* GOAL *
Each entry in the listing below should be restated word for word.

* 3D code data *
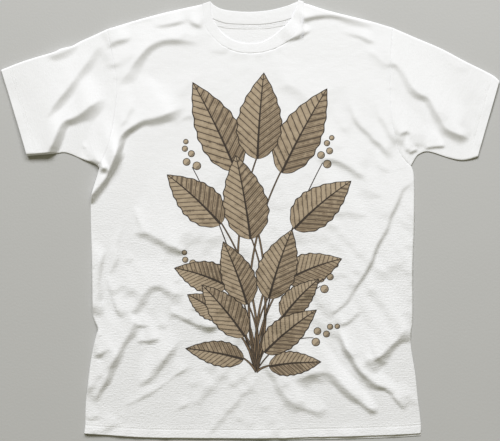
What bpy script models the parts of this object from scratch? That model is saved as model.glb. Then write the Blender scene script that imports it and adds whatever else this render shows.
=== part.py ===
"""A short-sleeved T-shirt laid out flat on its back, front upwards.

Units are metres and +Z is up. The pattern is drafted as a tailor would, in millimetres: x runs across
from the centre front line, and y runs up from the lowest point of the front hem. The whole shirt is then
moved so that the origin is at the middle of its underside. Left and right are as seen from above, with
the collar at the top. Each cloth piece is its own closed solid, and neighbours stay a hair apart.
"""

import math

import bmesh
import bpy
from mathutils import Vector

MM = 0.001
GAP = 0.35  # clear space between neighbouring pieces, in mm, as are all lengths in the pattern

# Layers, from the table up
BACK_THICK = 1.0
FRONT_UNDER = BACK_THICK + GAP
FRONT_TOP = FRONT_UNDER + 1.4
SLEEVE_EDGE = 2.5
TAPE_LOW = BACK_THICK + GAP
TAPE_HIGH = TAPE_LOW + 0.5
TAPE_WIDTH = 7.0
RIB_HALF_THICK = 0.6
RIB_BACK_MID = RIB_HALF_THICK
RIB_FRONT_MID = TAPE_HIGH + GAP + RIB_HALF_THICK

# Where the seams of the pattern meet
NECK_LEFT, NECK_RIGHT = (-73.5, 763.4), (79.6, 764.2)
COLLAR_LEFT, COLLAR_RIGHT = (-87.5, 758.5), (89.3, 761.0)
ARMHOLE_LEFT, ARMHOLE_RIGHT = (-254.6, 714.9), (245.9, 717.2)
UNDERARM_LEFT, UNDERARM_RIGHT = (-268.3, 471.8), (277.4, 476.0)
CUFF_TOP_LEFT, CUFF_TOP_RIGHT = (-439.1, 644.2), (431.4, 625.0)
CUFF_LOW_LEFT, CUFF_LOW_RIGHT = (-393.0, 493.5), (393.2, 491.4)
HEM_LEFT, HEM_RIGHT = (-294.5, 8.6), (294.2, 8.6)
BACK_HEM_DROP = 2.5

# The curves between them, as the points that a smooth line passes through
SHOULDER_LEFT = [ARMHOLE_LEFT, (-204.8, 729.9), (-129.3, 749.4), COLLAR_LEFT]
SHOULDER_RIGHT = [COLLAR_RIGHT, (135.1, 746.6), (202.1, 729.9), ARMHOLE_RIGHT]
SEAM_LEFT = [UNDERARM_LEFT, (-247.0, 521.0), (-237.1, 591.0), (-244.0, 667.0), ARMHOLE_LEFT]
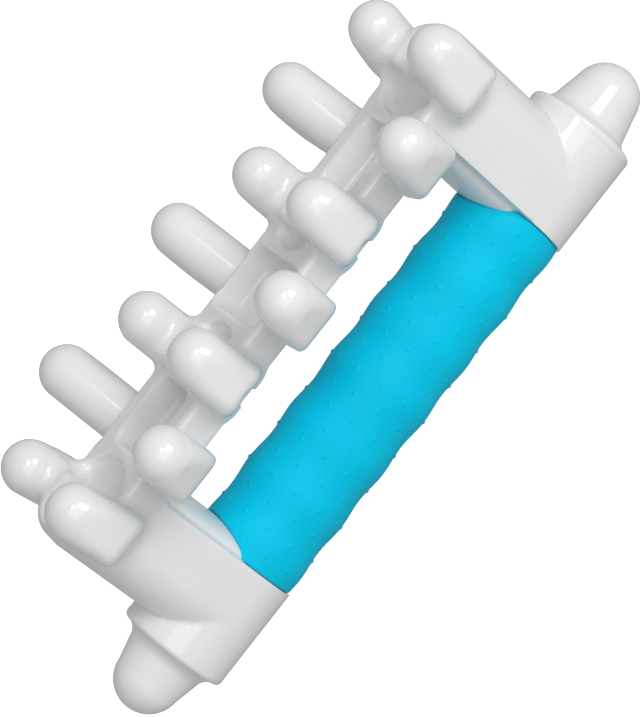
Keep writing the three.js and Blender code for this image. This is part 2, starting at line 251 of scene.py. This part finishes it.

* RESPONSE TO THIS EXERCISE *
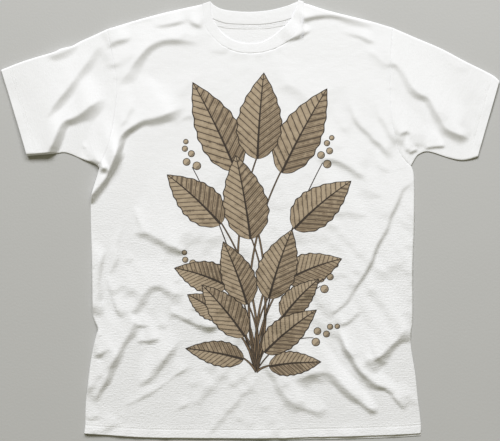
What bpy script models the parts of this object from scratch? That model is saved as model.glb. Then write the Blender scene script that imports it and adds whatever else this render shows.
=== part.py ===
"""A short-sleeved T-shirt laid out flat on its back, front upwards.

Units are metres and +Z is up. The pattern is drafted as a tailor would, in millimetres: x runs across
from the centre front line, and y runs up from the lowest point of the front hem. The whole shirt is then
moved so that the origin is at the middle of its underside. Left and right are as seen from above, with
the collar at the top. Each cloth piece is its own closed solid, and neighbours stay a hair apart.
"""

import math

import bmesh
import bpy
from mathutils import Vector

MM = 0.001
GAP = 0.35  # clear space between neighbouring pieces, in mm, as are all lengths in the pattern

# Layers, from the table up
BACK_THICK = 1.0
FRONT_UNDER = BACK_THICK + GAP
FRONT_TOP = FRONT_UNDER + 1.4
SLEEVE_EDGE = 2.5
TAPE_LOW = BACK_THICK + GAP
TAPE_HIGH = TAPE_LOW + 0.5
TAPE_WIDTH = 7.0
RIB_HALF_THICK = 0.6
RIB_BACK_MID = RIB_HALF_THICK
RIB_FRONT_MID = TAPE_HIGH + GAP + RIB_HALF_THICK

# Where the seams of the pattern meet
NECK_LEFT, NECK_RIGHT = (-73.5, 763.4), (79.6, 764.2)
COLLAR_LEFT, COLLAR_RIGHT = (-87.5, 758.5), (89.3, 761.0)
ARMHOLE_LEFT, ARMHOLE_RIGHT = (-254.6, 714.9), (245.9, 717.2)
UNDERARM_LEFT, UNDERARM_RIGHT = (-268.3, 471.8), (277.4, 476.0)
CUFF_TOP_LEFT, CUFF_TOP_RIGHT = (-439.1, 644.2), (431.4, 625.0)
CUFF_LOW_LEFT, CUFF_LOW_RIGHT = (-393.0, 493.5), (393.2, 491.4)
HEM_LEFT, HEM_RIGHT = (-294.5, 8.6), (294.2, 8.6)
BACK_HEM_DROP = 2.5

# The curves between them, as the points that a smooth line passes through
SHOULDER_LEFT = [ARMHOLE_LEFT, (-204.8, 729.9), (-129.3, 749.4), COLLAR_LEFT]
SHOULDER_RIGHT = [COLLAR_RIGHT, (135.1, 746.6), (202.1, 729.9), ARMHOLE_RIGHT]
SEAM_LEFT = [UNDERARM_LEFT, (-247.0, 521.0), (-237.1, 591.0), (-244.0, 667.0), ARMHOLE_LEFT]
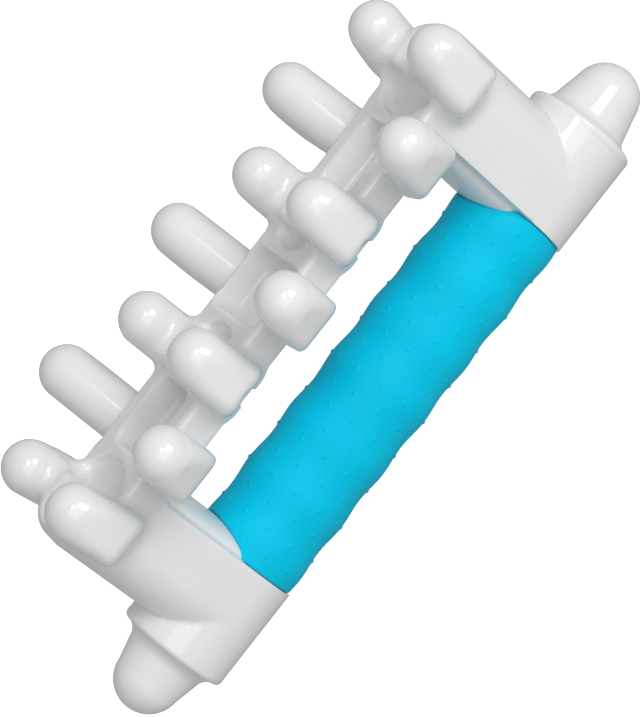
Keep writing the three.js and Blender code for this image. This is part 2, starting at line 251 of scene.py. This part finishes it.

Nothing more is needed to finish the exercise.